MMC Reaches Settlement Agreement with New York State Attorney General and Superintendent of New York State Insurance Department
PDF of Press Release
NEW YORK, NEW YORK, January 31, 2005 - Marsh & McLennan Companies, Inc. (MMC) today confirmed an agreement with the New York State Attorney General and the Superintendent of the New York State Insurance Department that resolves the actions that were commenced against MMC and Marsh Inc. As a result of this agreement, the company will enact reforms to lead the industry in transparency and service to clients and establish an $850 million fund to compensate clients.
Under the terms of the agreement, the company neither admits nor denies the allegations in the Complaint filed by the Attorney General and the Amended Citation issued by the Superintendent. The company has cooperated fully with these investigations and will continue to cooperate in the Attorney General's ongoing investigation of the insurance industry and individuals. MMC has also worked with the Attorney General and Superintendent to introduce business reforms and corporate governance initiatives that the company expects will lead the industry.
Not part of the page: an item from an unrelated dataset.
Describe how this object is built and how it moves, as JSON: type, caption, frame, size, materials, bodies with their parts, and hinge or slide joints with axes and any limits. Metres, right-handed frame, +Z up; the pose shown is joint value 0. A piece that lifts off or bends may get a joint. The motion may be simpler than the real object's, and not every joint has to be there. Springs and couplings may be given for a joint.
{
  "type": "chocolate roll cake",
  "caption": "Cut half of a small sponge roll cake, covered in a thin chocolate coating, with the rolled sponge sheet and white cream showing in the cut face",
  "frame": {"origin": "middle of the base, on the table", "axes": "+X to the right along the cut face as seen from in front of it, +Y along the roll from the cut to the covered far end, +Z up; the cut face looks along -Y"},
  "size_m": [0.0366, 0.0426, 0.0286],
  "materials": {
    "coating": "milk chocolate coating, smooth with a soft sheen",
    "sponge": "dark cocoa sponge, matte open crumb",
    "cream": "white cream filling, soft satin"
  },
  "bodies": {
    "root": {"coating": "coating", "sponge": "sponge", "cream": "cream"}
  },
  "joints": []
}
Michael G. Cherkasky, president and chief executive officer of MMC, said: "Today's settlement is a significant step forward for MMC — its people, its clients, and its shareholders. It removes a major uncertainty for the company and enables us to focus all of our attention on serving our clients. We are also pleased to have moved quickly and decisively to resolve these matters in a manner that compensates the valued clients for whom Marsh placed insurance in the United States.
"For over 130 years, Marsh has earned its clients' trust by providing the highest quality insurance brokerage service. We deeply regret that certain of our people failed to live up to our history of dedicated client service. The acts of these employees were inconsistent with the integrity and ethics on which this company was founded and which guide our tens of thousands of other employees every day. We thank our thousands of clients who have permitted us to continue providing them high quality insurance brokerage service, and we humbly ask our existing and future clients for the opportunity to continue demonstrating our long-standing commitment to providing value and service.
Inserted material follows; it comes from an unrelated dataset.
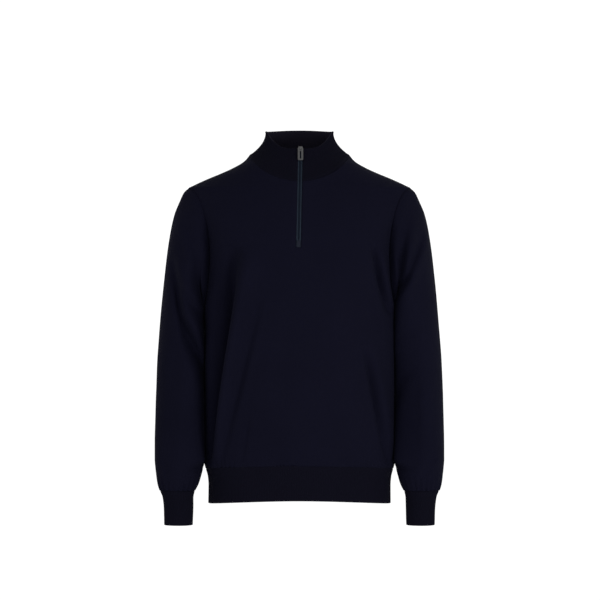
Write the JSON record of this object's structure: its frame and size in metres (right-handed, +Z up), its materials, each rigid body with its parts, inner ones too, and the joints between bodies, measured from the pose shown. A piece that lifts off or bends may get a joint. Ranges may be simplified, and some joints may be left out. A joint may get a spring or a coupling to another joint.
{
  "type": "quarter-zip sweater",
  "caption": "Long-sleeved fine-knit pullover with a ribbed standing collar, a short zip at the front, ribbed cuffs and a ribbed hem.",
  "frame": {"origin": "middle of the neck, level with the points where the collar meets the shoulder seams", "axes": "+X to the wearer's left, -Y to the front, +Z up"},
  "size_m": [0.568, 0.2659, 0.7786],
  "materials": {
    "knit": "matte fine knit",
    "rib": "matte ribbed knit",
    "tape": "woven",
    "chain": "satin",
    "metal": "dark satin"
  },
  "bodies": {
    "garment": {"front": "knit", "back": "knit", "sleeve_left": "knit", "sleeve_right": "knit", "cuff_left": "rib", "cuff_right": "rib", "hem_band": "rib", "collar": "rib", "zip_tape_left": "tape", "zip_tape_right": "tape", "zip_chain": "chain", "zip_stop": "tape", "zip_slider": "metal"},
    "pull": {"zip_pull": "metal"}
  },
  "joints": [
    {"name": "pull_hinge", "type": "hinge", "parent": "garment", "child": "pull", "pos_m": [0.00197, -0.0676, 0.0134], "axis": [-1, 0, 0], "range_deg": [0, 150]}
  ]
}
"We will set the standard for transparency and demonstrate Marsh's commitment to being the industry leader for ethical business practice and client service."
Under the settlement agreement, MMC will establish an $850 million fund to compensate clients nationwide. No portion of this fund represents a fine or penalty.
The fund will compensate U.S. policyholder clients who retained Marsh to place insurance with inception dates between January 1, 2001 and December 31, 2004, where such placements resulted in contingent commissions or overrides recorded by Marsh between January 1, 2001 and December 31, 2004. These clients will be eligible to receive a pro rata portion of the fund based on the premium and the amount of estimated Market Service Agreement revenue recorded by Marsh between January 1, 2001 and December 31, 2004. These clients will be eligible to receive a payment without having to prove fault, harm, or wrongdoing.
MMC will pay the total amount of the fund in four annual installments. On June 1, 2005 and 2006, respectively, MMC will pay $255 million into the fund. On June 1, 2007 and 2008, respectively, MMC will pay $170 million into the fund.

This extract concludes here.